As a continuation of her cloud sculptures constructed in stainless steel, marble, wood, and clay over the last several years, Mei-ling envisioned a grouping of living clouds made from mushrooms. The first set, made in Abington, Pennsylvania in 2011, were formed of Agaricus (the familiar white button mushroom) spawn packed into wire armatures cased with peat moss, resulting in fuzzy spheres with bursts of mushrooms popping out all over as they matured. This was followed by a semi-permanent installation of poplar trunks and branches inoculated with Pleurotus (oyster mushroom) spawn and arranged on the wooded grounds of the Abington Art Center near Philadelphia to send forth their fruiting bodies and gradually decay into the humus layer of the forest floor.

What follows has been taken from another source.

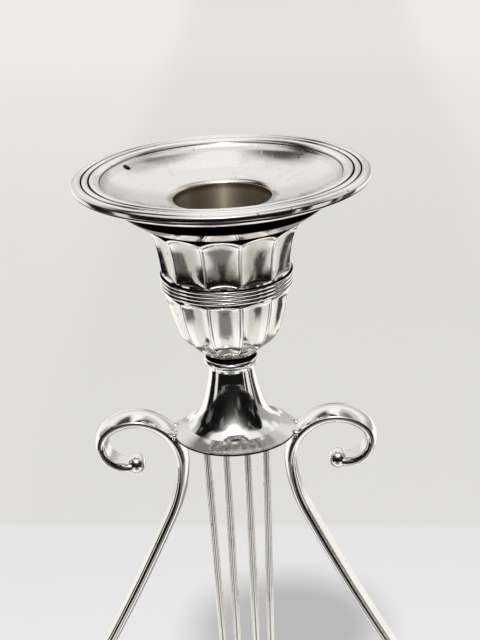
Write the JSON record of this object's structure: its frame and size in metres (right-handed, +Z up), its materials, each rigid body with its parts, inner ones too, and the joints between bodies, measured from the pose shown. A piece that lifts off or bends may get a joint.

While working on our farm in Andover, New York, surrounded by vegetables and grain fields, Mei-ling was inspired by the ancient forms of bee skeps—coiled straw forms for housing bee colonies. She envisioned similarly coiled straw sculptures, which would be packed with materials for the oyster mushrooms to colonize and consume, creating a valuable soil amendment in the process and a corona of elegant edible mushrooms. The first of these straw sculptures traveled in 2012 to the Contemporary Art Center in Cincinnati, where it had to remain dry so that the mushrooms wouldn’t grow and threaten the other works of art in the museum. So when our residency at the Joan Mitchell Center in New Orleans presented us with the opportunity to work within a sylvan glade at Grow Dat Youth Farm, we eagerly launched into our experiment combining aesthetics and agriculture, devoting several weeks to crafting straw ropes and sewing them into three- dimensional forms.

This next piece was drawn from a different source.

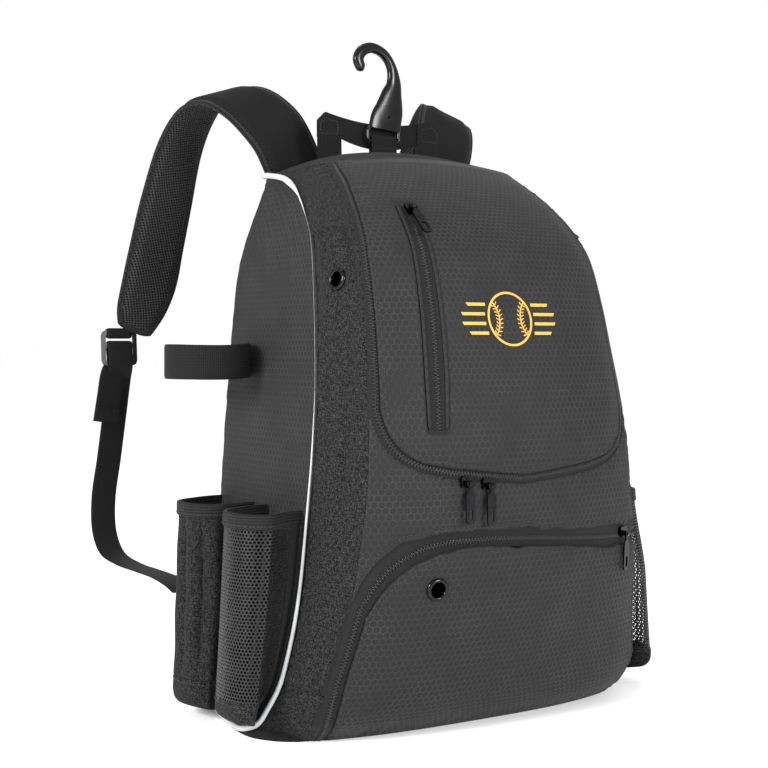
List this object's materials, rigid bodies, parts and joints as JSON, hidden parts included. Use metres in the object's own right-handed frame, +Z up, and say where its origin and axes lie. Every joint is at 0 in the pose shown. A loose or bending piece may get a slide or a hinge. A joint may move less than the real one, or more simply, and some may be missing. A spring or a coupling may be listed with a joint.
{
  "type": "baseball bat backpack",
  "caption": "Backpack with a zipped front flap, front pocket, side bat sleeves and bottle pockets, padded shoulder straps, a haul handle and a hanging hook.",
  "frame": {"origin": "on the flat underside of the base, in the middle between the sides", "axes": "+Z up, -Y out of the front flap, +X to the bag's right as seen from the front"},
  "size_m": [0.4496, 0.4581, 0.6092],
  "materials": {
    "hex_ripstop": "matt hexagon ripstop polyester, charcoal",
    "canvas": "heathered canvas, near black",
    "zip_tape": "black coil zip tape",
    "webbing": "black woven webbing",
    "piping": "light grey reflective piping",
    "net": "black stretch mesh",
    "spacer_mesh": "padded spacer mesh, near black",
    "acetal": "moulded gloss black",
    "black_nickel": "black nickel plate"
  },
  "bodies": {
    "bag": {"side_panel_left": "hex_ripstop", "side_panel_right": "hex_ripstop", "front_flap": "hex_ripstop", "middle_panel": "hex_ripstop", "lower_pocket": "hex_ripstop", "gusset_left": "canvas", "gusset_right": "canvas", "bottle_pocket_binding_left": "canvas", "bottle_pocket_binding_right": "canvas", "bottle_pocket_cuff_left": "canvas", "bottle_pocket_cuff_right": "canvas", "bat_sleeve_left": "canvas", "bat_sleeve_right": "canvas", "bat_sleeve_binding_left": "canvas", "bat_sleeve_binding_right": "canvas", "bat_sleeve_cuff_left": "canvas", "bat_sleeve_cuff_right": "canvas", "strap_anchor_left": "canvas", "strap_anchor_right": "canvas", "top_panel": "canvas", "base_panel": "canvas", "flap_zip": "zip_tape", "lower_zip": "zip_tape", "flap_welt_zip": "zip_tape", "bat_strap_left": "webbing", "bat_strap_right": "webbing", "strap_tab_left": "webbing", "strap_tab_right": "webbing", "adjuster_webbing_left": "webbing", "adjuster_webbing_right": "webbing", "haul_handle": "webbing", "hook_webbing": "webbing", "piping_left": "piping", "piping_right": "piping", "bottle_pocket_left": "net", "bottle_pocket_right": "net", "shoulder_strap_left": "spacer_mesh", "shoulder_strap_right": "spacer_mesh", "back_panel": "spacer_mesh", "ladder_lock_left": "acetal", "ladder_lock_right": "acetal", "fence_hook": "acetal", "eyelet_left": "black_nickel", "eyelet_right": "black_nickel", "eyelet_pocket": "black_nickel", "slider_flap_pocket": "black_nickel", "slider_flap_zip_a": "black_nickel", "slider_flap_zip_b": "black_nickel", "slider_lower_pocket": "black_nickel"},
    "pull_flap_pocket": {"pull_flap_pocket": "black_nickel"},
    "pull_flap_zip_a": {"pull_flap_zip_a": "black_nickel"},
    "pull_flap_zip_b": {"pull_flap_zip_b": "black_nickel"},
    "pull_lower_pocket": {"pull_lower_pocket": "black_nickel"}
  },
  "joints": [
    {"name": "pull_flap_pocket_hinge", "type": "hinge", "parent": "bag", "child": "pull_flap_pocket", "pos_m": [-0.06973, -0.09718, 0.44079], "axis": [-0.9938, 0.0792, -0.0784], "range_deg": [0, 170]},
    {"name": "pull_flap_zip_a_hinge", "type": "hinge", "parent": "bag", "child": "pull_flap_zip_a", "pos_m": [-0.05858, -0.16257, 0.21315], "axis": [-0.9959, 0.0902, -0.0021], "range_deg": [0, 170]},
    {"name": "pull_flap_zip_b_hinge", "type": "hinge", "parent": "bag", "child": "pull_flap_zip_b", "pos_m": [-0.03825, -0.16389, 0.2106], "axis": [-0.9992, 0.0387, -0.0006], "range_deg": [0, 170]},
    {"name": "pull_lower_pocket_hinge", "type": "hinge", "parent": "bag", "child": "pull_lower_pocket", "pos_m": [0.12376, -0.14664, 0.15868], "axis": [-0.9435, -0.3306, -0.0214], "range_deg": [0, 170]}
  ]
}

The coiled straw sculptures are packed with materials for the oyster mushrooms to colonize and consume.

Local mushroom grower James Shoop provided bags of healthy and beautiful oyster mushroom spawn, which we combined with straw filling sterilized in vast galvanized tubs over propane burners like some vegetarian crawfish boil. Boiling the wheat straw created a dark sticky broth with a slightly sweet odor, which competed with the blooming tropical scents of New Orleans in April. After draining and cooling, the sterilized straw was combined with the mushroom spawn and packed into the forms sewn from the straw ropes. Everything involved in the sculptures—straw, spawn, and sisal twine—was picked because it is biodegradable. After the visual life of the sculpture is finished, no art historian of the future will be picking fragments out of the ruins and puzzling out a meaning.

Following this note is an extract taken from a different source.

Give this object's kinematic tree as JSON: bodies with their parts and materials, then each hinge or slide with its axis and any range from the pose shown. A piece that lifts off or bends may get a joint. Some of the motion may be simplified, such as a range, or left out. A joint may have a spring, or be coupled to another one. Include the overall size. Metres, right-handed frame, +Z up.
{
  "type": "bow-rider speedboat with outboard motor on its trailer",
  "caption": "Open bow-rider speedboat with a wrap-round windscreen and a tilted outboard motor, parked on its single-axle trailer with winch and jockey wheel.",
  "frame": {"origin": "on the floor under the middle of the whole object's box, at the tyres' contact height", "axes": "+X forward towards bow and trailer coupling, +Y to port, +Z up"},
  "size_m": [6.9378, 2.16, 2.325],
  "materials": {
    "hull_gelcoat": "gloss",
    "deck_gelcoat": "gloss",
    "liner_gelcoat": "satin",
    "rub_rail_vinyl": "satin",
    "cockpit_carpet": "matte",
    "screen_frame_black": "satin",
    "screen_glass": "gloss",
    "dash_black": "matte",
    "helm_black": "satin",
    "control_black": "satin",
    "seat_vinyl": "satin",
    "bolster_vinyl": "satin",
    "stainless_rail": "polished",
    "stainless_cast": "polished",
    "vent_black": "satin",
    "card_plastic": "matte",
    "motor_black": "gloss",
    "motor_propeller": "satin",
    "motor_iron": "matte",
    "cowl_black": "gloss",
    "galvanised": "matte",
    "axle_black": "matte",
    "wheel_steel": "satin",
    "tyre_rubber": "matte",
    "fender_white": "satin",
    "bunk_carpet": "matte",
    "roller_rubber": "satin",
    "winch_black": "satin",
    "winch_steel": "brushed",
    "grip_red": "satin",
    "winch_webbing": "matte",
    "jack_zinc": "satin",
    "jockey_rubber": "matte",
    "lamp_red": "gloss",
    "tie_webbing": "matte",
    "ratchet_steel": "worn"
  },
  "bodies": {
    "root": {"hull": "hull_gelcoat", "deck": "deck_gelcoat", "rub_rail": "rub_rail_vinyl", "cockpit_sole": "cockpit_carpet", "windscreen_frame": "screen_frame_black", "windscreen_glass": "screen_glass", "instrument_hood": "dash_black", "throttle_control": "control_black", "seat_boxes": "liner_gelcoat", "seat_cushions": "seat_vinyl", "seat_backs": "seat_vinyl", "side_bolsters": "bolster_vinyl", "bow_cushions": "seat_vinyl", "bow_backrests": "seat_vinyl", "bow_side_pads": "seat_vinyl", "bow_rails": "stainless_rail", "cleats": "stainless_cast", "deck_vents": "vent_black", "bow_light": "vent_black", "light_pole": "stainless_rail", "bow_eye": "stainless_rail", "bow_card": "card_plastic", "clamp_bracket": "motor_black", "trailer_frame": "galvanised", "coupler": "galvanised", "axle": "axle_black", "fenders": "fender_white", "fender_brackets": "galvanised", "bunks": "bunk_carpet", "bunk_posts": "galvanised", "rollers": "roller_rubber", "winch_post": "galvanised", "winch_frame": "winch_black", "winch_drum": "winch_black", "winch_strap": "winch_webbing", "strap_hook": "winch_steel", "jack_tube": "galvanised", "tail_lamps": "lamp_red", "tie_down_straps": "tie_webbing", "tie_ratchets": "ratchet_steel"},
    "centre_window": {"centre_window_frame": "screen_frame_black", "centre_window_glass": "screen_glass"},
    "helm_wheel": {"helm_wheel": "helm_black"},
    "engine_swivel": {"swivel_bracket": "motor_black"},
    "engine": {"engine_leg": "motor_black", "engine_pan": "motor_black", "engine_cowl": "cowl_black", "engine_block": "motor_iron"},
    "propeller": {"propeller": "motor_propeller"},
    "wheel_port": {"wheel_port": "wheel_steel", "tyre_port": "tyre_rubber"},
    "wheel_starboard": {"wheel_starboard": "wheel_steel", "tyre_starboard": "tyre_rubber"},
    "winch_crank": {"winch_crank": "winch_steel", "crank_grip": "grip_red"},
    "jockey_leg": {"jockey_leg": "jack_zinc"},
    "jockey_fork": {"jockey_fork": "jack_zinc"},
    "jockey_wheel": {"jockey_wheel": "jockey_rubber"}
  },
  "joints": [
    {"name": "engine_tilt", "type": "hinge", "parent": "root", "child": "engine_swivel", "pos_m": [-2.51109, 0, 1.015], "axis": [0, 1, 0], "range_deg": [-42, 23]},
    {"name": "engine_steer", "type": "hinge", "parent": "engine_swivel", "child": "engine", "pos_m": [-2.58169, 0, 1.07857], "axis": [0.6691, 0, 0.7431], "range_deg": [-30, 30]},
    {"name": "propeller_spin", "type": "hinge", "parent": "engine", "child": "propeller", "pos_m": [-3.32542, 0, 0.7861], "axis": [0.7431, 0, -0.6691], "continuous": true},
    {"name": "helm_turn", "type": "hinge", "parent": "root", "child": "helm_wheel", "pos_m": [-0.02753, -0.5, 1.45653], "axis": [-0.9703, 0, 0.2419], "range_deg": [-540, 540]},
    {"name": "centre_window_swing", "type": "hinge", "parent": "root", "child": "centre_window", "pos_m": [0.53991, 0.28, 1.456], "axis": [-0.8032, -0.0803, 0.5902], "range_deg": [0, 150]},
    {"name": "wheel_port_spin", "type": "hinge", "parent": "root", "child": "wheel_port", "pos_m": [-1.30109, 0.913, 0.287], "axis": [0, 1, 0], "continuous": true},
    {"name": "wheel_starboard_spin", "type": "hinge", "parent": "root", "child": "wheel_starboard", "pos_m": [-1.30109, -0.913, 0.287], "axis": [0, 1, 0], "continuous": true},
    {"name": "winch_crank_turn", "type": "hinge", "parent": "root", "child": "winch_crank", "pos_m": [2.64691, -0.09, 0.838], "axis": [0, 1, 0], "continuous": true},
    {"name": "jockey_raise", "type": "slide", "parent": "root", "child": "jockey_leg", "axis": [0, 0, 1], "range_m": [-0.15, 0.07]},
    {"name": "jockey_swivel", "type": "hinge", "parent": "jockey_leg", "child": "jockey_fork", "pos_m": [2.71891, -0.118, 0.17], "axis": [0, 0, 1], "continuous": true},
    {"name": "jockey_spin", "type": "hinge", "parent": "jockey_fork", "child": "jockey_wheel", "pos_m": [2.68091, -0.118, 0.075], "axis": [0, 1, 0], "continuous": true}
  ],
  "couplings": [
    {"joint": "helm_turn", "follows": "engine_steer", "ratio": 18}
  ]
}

The project culminated in a workshop held beside the growing fields along the bayou at Grow Dat. A diverse crowd of gardeners, artists, and even some curious passers-by joined us to learn the basics of straw work and mushroom inoculation. In one of those wonderful moments of serendipity, Mr. Jung, a retired agricultural scientist from Sellersville, Pennsylvania who was visiting his daughter in New Orleans, stopped to watch the activity. Within minutes he devised and taught us a vastly superior method of plaiting and rolling the straw to form long durable ropes. Maybe the snack table filled with delectable mushroom puff pastries from the artist bakers at Shake Sugary had a hand in attracting the crowd.

Our final intervention in the natural order was to provide a heartbeat drumming session led by master percussionist Luther Gray. The pristine straw domes were just showing the feathery white mycelia (roots) of the oyster mushrooms on their undersides when we left New Orleans in a drenching subtropical storm. Drumbeats and rain proved a potent combination because an excited email caught us on the road home showing an opulent crown of fruiting mushrooms bursting from the straw sculptures. Now as summer comes to a close, the sylvan border that inspired the work’s original placement has undergone its own natural transformation, and what is left of the works has been relocated under a tree nearby. No mushrooms are visible as the straw sculptures slump, fall apart, and gently fade into the soil beneath.

Artist Mei-ling Hom demonstrates a method for organizing the straw using a severed bottle.